- _Data section_:

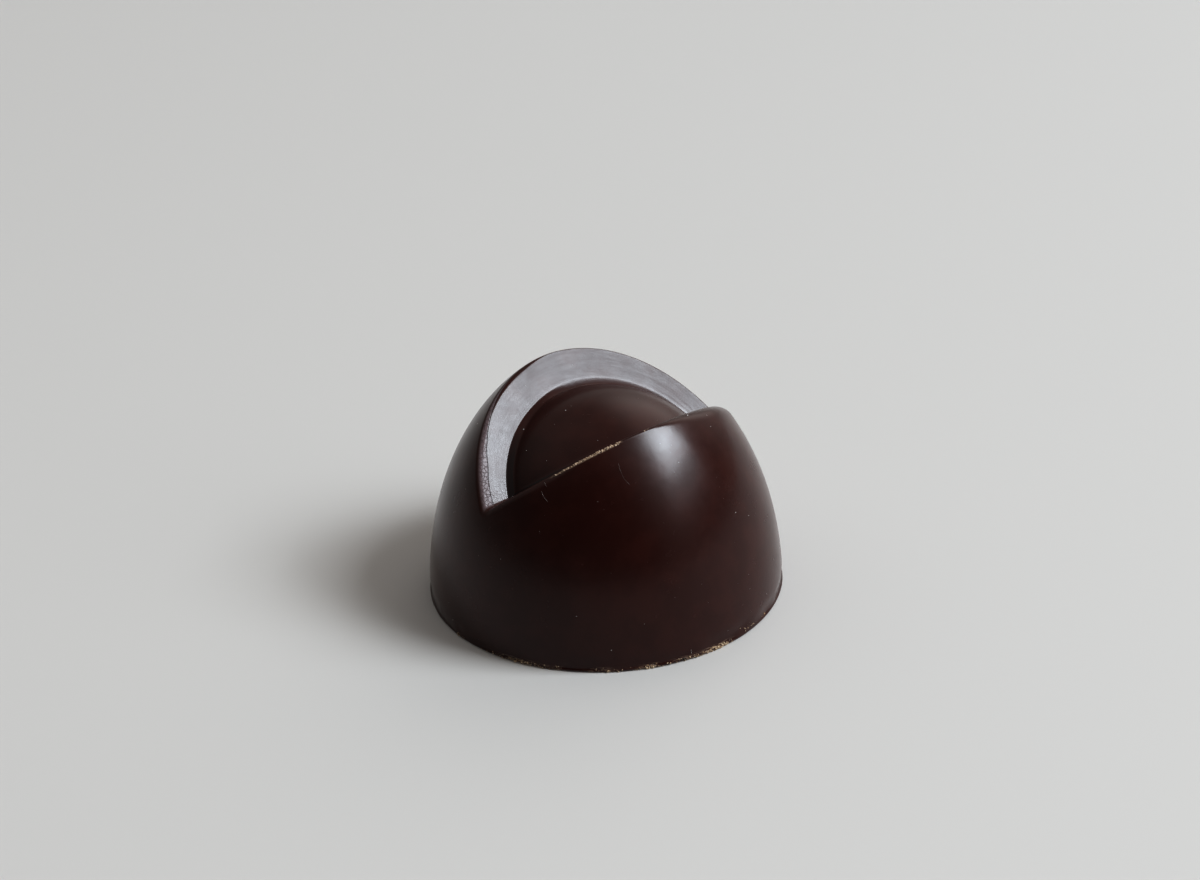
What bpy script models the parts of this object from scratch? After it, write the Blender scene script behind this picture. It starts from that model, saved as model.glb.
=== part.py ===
"""A dark chocolate praline, cast in one piece in a rigid mould.

The body is half an ellipsoid that stands on its flat side. A V-shaped notch is cut across its crown. The crown
of a smaller ball stands in the notch, and a cove runs round the ball where it meets the notch's two faces.

Frame: metres, +Z up, the origin at the middle of the flat base. The notch's fold line runs along X. Its back
face leans towards +Y and its front face towards -Y.
"""

import math

import bmesh
import bpy

# Driving dimensions
BASE_RADIUS = 0.0150
DOME_HEIGHT = 0.0214
BALL_RADIUS = 0.0109
BALL_HEIGHT = 0.0065
COVE_RADIUS = 0.0007

# The notch: its fold line's height and rounding, and how far its two faces lean from the vertical
FOLD_HEIGHT = 0.0115
FOLD_RADIUS = 0.0003
BACK_LEAN = math.radians(44.1)
FRONT_LEAN = math.radians(50.0)

# The foot is rounded a little, where the bottom was scraped level with the mould.
FOOT_RADIUS = 0.0002

# How finely the round shapes are divided
TURN_STEPS = 96
OUTLINE_STEPS = 28
FOOT_STEPS = 3
FOLD_STEPS = 4
COVE_STEPS = 6
BALL_SEGMENTS = 84
BALL_RINGS = 42

# The notch's cutter reaches this far past the dome, and a cove's disc this far below its face.
CUTTER_REACH = 1.7 * BASE_RADIUS
COVE_SKIRT = 0.0006
# A cove sinks this far into its face and into the ball, so that they cross instead of touching.
COVE_SINK = 0.00002

MERGE_DISTANCE = 0.00001

CHOCOLATE_COLOUR = (0.021, 0.010, 0.007, 1.0)
CHOCOLATE_ROUGHNESS = 0.22


def start_empty():
    """Remove whatever the scene holds."""
    for thing in list(bpy.data.objects):
        bpy.data.objects.remove(thing, do_unlink=True)


def new_collection(name):
    collection = bpy.data.collections.new(name)
    bpy.context.scene.collection.children.link(collection)
    return collection


def chocolate():
    """Dark chocolate with the gloss that a polished mould gives."""
    material = bpy.data.materials.new("dark_chocolate")
    material.use_nodes = True
    shader = material.node_tree.nodes["Principled BSDF"]
    shader.inputs["Base Color"].default_value = CHOCOLATE_COLOUR
    shader.inputs["Roughness"].default_value = CHOCOLATE_ROUGHNESS
    shader.inputs["Metallic"].default_value = 0.0
    return material


def arc(centre, radius, start, end, steps):
    """Points on a circle's arc, from the start angle to the end angle."""
    points = []
    for step in range(steps + 1):
        angle = start + (end - start) * step / steps
        points.append((centre[0] + radius * math.cos(angle), centre[1] + radius * math.sin(angle)))
    return points


def turned(name, outline, steps, collection):
    """A solid turned about its own Z axis from (radius, height) points that run down its outer side."""
    mesh = bpy.data.meshes.new(name)
    vertices = [(radius, 0.0, height) for radius, height in outline]
    edges = [(index, index + 1) for index in range(len(vertices) - 1)]
    mesh.from_pydata(vertices, edges, [])
    solid = bpy.data.objects.new(name, mesh)
    collection.objects.link(solid)
    screw = solid.modifiers.new("turn", "SCREW")
    screw.axis = "Z"
    screw.angle = math.tau
    screw.steps = steps
    screw.render_steps = steps
    screw.use_merge_vertices = True
    screw.merge_threshold = MERGE_DISTANCE
    return solid


def cut(solid, cutter):
    """Take the cutter's shape away from the solid."""
    boolean = solid.modifiers.new("cut_" + cutter.name, "BOOLEAN")
    boolean.operation = "DIFFERENCE"
    boolean.solver = "EXACT"
    boolean.object = cutter


def hide_as_cutter(thing):
    thing.hide_render = True
    thing.display_type = "WIRE"


def dome_outline():
    """The dome's outline from its apex down to its rounded foot, and in along the base to the axis."""
    outline = []
    foot_angle = math.asin(FOOT_RADIUS / DOME_HEIGHT)
    for step in range(OUTLINE_STEPS):
        angle = 0.5 * math.pi + (foot_angle - 0.5 * math.pi) * step / OUTLINE_STEPS
        outline.append((BASE_RADIUS * math.cos(angle), DOME_HEIGHT * math.sin(angle)))
    foot_centre = (BASE_RADIUS * math.cos(foot_angle) - FOOT_RADIUS, FOOT_RADIUS)
    outline += arc(foot_centre, FOOT_RADIUS, 0.0, -0.5 * math.pi, FOOT_STEPS)
    outline.append((0.0, 0.0))
    return outline


def notch_outline():
    """The notch's section across its fold line, as (Y, Z) points, with the fold rounded."""
    opening = BACK_LEAN + FRONT_LEAN
    middle = 0.5 * math.pi + 0.5 * (FRONT_LEAN - BACK_LEAN)
    depth = FOLD_RADIUS / math.sin(0.5 * opening)
    centre = (depth * math.cos(middle), FOLD_HEIGHT + depth * math.sin(middle))
    half_turn = 0.5 * (math.pi - opening)
    down = middle + math.pi
    outline = arc(centre, FOLD_RADIUS, down - half_turn, down + half_turn, FOLD_STEPS)
    for angle in (0.5 * math.pi - BACK_LEAN, 0.5 * math.pi + FRONT_LEAN):
        across = CUTTER_REACH * math.cos(angle)
        up = CUTTER_REACH * math.sin(angle)
        outline.append((across, FOLD_HEIGHT + up))
    return outline


def notch_cutter(collection):
    """The wedge that cuts the notch: the section's outline, extruded along X and made a mesh."""
    curve = bpy.data.curves.new("notch_section", "CURVE")
    curve.dimensions = "2D"
    curve.fill_mode = "BOTH"
    curve.extrude = CUTTER_REACH
    outline = notch_outline()
    spline = curve.splines.new("POLY")
    spline.points.add(len(outline) - 1)
    for point, (across, up) in zip(spline.points, outline):
        point.co = (across, up, 0.0, 1.0)
    spline.use_cyclic_u = True
    section = bpy.data.objects.new("notch_section", curve)
    section.rotation_euler = (0.5 * math.pi, 0.0, 0.5 * math.pi)
    collection.objects.link(section)
    bpy.context.view_layer.update()

    graph = bpy.context.evaluated_depsgraph_get()
    mesh = bpy.data.meshes.new_from_object(section.evaluated_get(graph))
    welded = bmesh.new()
    welded.from_mesh(mesh)
    bmesh.ops.remove_doubles(welded, verts=welded.verts, dist=MERGE_DISTANCE)
    bmesh.ops.recalc_face_normals(welded, faces=welded.faces)
    welded.to_mesh(mesh)
    welded.free()
    wedge = bpy.data.objects.new("notch", mesh)
    wedge.matrix_world = section.matrix_world
    collection.objects.link(wedge)
    bpy.data.objects.remove(section, do_unlink=True)
    return wedge


def ball(collection):
    """The ball, turned so that its poles stay inside the dome."""
    bpy.ops.mesh.primitive_uv_sphere_add(
        segments=BALL_SEGMENTS,
        ring_count=BALL_RINGS,
        radius=BALL_RADIUS,
        location=(0.0, 0.0, BALL_HEIGHT),
        rotation=(0.0, 0.5 * math.pi, 0.0),
    )
    solid = bpy.context.active_object
    solid.name = "ball"
    for holder in list(solid.users_collection):
        holder.objects.unlink(solid)
    collection.objects.link(solid)
    return solid


def cove(name, lean, side, collection):
    """A disc with a hollow edge, which rounds off the corner between the ball and one face of the notch.

    Its axis is the face's normal through the ball's centre. The side is 1 for the back face and -1 for the
    front face.
    """
    face = (FOLD_HEIGHT - BALL_HEIGHT) * math.sin(lean)
    centre_height = face + COVE_RADIUS - COVE_SINK
    reach = BALL_RADIUS + COVE_RADIUS - COVE_SINK
    centre_radius = math.sqrt(reach ** 2 - centre_height ** 2)
    ball_side = -math.pi + math.atan2(centre_height, centre_radius)
    hollow = arc((centre_radius, centre_height), COVE_RADIUS, ball_side, -0.5 * math.pi, COVE_STEPS)
    bottom = face - COVE_SKIRT
    outline = [(0.0, hollow[0][1])] + hollow + [(centre_radius, bottom), (0.0, bottom)]
    solid = turned(name, outline, BALL_SEGMENTS, collection)
    solid.location = (0.0, 0.0, BALL_HEIGHT)
    solid.rotation_euler = (side * (0.5 * math.pi - lean), 0.0, 0.0)
    return solid


def praline(parts, cutters):
    """The dome, less the part of the notch that the ball and its coves leave open."""
    wedge = notch_cutter(cutters)
    filling = [
        ball(cutters),
        cove("cove_back", BACK_LEAN, 1, cutters),
        cove("cove_front", FRONT_LEAN, -1, cutters),
    ]
    for piece in filling:
        cut(wedge, piece)
        hide_as_cutter(piece)
    hide_as_cutter(wedge)

    body = turned("praline", dome_outline(), TURN_STEPS, parts)
    cut(body, wedge)
    body.data.materials.append(chocolate())
    return body


start_empty()
praline(new_collection("chocolate_praline"), new_collection("cutters"))
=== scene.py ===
"""The looks of a moulded dark chocolate praline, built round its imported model.

Everything is in metres and in the model's own frame: +Z up, the notch's fold line along X, the notch's back
face towards +Y and its front face towards -Y.
"""

import math

import bpy
from mathutils import Matrix, Vector


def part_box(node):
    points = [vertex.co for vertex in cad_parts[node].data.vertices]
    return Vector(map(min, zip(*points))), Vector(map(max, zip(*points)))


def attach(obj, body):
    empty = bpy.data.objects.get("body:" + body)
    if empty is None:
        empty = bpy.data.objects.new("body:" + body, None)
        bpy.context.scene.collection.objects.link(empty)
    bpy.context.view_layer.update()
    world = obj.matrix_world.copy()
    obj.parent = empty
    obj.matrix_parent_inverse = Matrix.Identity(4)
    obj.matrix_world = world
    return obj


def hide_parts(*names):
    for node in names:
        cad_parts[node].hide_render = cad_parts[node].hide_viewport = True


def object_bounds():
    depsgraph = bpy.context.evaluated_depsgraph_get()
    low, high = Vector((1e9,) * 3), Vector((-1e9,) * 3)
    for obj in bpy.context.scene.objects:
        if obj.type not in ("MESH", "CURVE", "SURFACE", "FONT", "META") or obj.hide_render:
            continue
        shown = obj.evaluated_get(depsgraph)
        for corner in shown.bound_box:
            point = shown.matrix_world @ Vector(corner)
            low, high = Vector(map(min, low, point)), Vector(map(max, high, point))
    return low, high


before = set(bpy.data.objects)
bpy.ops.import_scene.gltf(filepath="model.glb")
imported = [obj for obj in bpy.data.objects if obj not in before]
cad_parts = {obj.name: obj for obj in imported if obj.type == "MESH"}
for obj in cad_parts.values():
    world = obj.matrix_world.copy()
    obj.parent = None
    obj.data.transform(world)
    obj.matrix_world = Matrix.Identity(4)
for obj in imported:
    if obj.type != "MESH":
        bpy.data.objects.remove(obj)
cad_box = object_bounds()

# ----------------------------------------------------------------------------------------------------------
# The body. Dark chocolate cast in one piece in a polished mould: half an ellipsoid on its flat side, with a
# V-shaped notch across its crown and the crown of a ball in the notch. Geometry Nodes bend a sheet of
# sections into shape, then press it onto the surface of the mould with all its roundings.

base_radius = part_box("praline")[1].x

mould = {
    "Base Radius": base_radius,
    "Dome Height": 1.427 * base_radius,
    "Ball Radius": 0.7267 * base_radius,
    "Ball Height": 0.4333 * base_radius,
    "Cove Width": 0.028 * base_radius,
    "Cove Widening": 0.75,
    "Cove Height": 0.027 * base_radius,
    "Cove Shallowing": 0.8,
    "Crease Rounding": 0.00006,
    "Fold Height": 0.767 * base_radius,
    "Fold Rounding": 0.00030,
    "Back Lean": math.radians(44.1),
    "Front Lean": math.radians(50.0),
    "Back Crest Rounding": 0.00004,
    "Front Crest Rounding": 0.00012,
    "Front Crest Wear": 0.00040,
    "Shoulder Rounding": 0.00115,
    "Crest Unevenness": 0.00012,
    "Foot Rounding": 0.00020,
    "Rim Strip Width": 0.00095,
    "Rim Strip Slope": math.tan(math.radians(8.0)),
    "Lip Height": 0.00022,
    "Lip Depth": 0.00012,
    "Wave Height": 0.00001,
    "Chip Depth": 0.00008,
}


class Field:
    """A value that a node tree works out at each point. Arithmetic on it adds Math nodes to the tree."""

    def __init__(self, tree, socket):
        self.tree = tree
        self.socket = socket

    def __add__(self, other):
        return calc("ADD", self, other)

    def __radd__(self, other):
        return calc("ADD", other, self)

    def __sub__(self, other):
        return calc("SUBTRACT", self, other)

    def __rsub__(self, other):
        return calc("SUBTRACT", other, self)

    def __mul__(self, other):
        return calc("MULTIPLY", self, other)

    def __rmul__(self, other):
        return calc("MULTIPLY", other, self)

    def __truediv__(self, other):
        return calc("DIVIDE", self, other)

    def __neg__(self):
        return calc("MULTIPLY", self, -1.0)


def calc(operation, *values):
    """A Math node on fields and plain numbers."""
    tree = next(value.tree for value in values if isinstance(value, Field))
    return Field(tree, add(tree, "ShaderNodeMath", *values, operation=operation).outputs[0])


def feed(tree, socket, value):
    """Link a field or a socket to an input, or set the input to a plain value."""
    if isinstance(value, Field):
        tree.links.new(value.socket, socket)
    elif isinstance(value, bpy.types.NodeSocket):
        tree.links.new(value, socket)
    else:
        socket.default_value = value


def add(tree, kind, *values, inputs=None, **settings):
    """Add a node with its settings. Values feed its first inputs in order, inputs feeds others by name."""
    node = tree.nodes.new(kind)
    for name, setting in settings.items():
        setattr(node, name, setting)
    for socket, value in zip(node.inputs, values):
        feed(tree, socket, value)
    for name, value in (inputs or {}).items():
        feed(tree, node.inputs[name], value)
    return node


def length(*values):
    """The square root of the sum of the squares."""
    squares = [value * value for value in values]
    return calc("SQRT", sum(squares[1:], squares[0]))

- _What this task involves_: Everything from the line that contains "dome_outline(), TURN_STEPS, parts)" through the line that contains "obj.matrix_parent_inverse = Matrix.Identity(4)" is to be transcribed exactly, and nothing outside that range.

- _Answer to the task_:
    body = turned("praline", dome_outline(), TURN_STEPS, parts)
    cut(body, wedge)
    body.data.materials.append(chocolate())
    return body


start_empty()
praline(new_collection("chocolate_praline"), new_collection("cutters"))
=== scene.py ===
"""The looks of a moulded dark chocolate praline, built round its imported model.

Everything is in metres and in the model's own frame: +Z up, the notch's fold line along X, the notch's back
face towards +Y and its front face towards -Y.
"""

import math

import bpy
from mathutils import Matrix, Vector


def part_box(node):
    points = [vertex.co for vertex in cad_parts[node].data.vertices]
    return Vector(map(min, zip(*points))), Vector(map(max, zip(*points)))


def attach(obj, body):
    empty = bpy.data.objects.get("body:" + body)
    if empty is None:
        empty = bpy.data.objects.new("body:" + body, None)
        bpy.context.scene.collection.objects.link(empty)
    bpy.context.view_layer.update()
    world = obj.matrix_world.copy()
    obj.parent = empty
    obj.matrix_parent_inverse = Matrix.Identity(4)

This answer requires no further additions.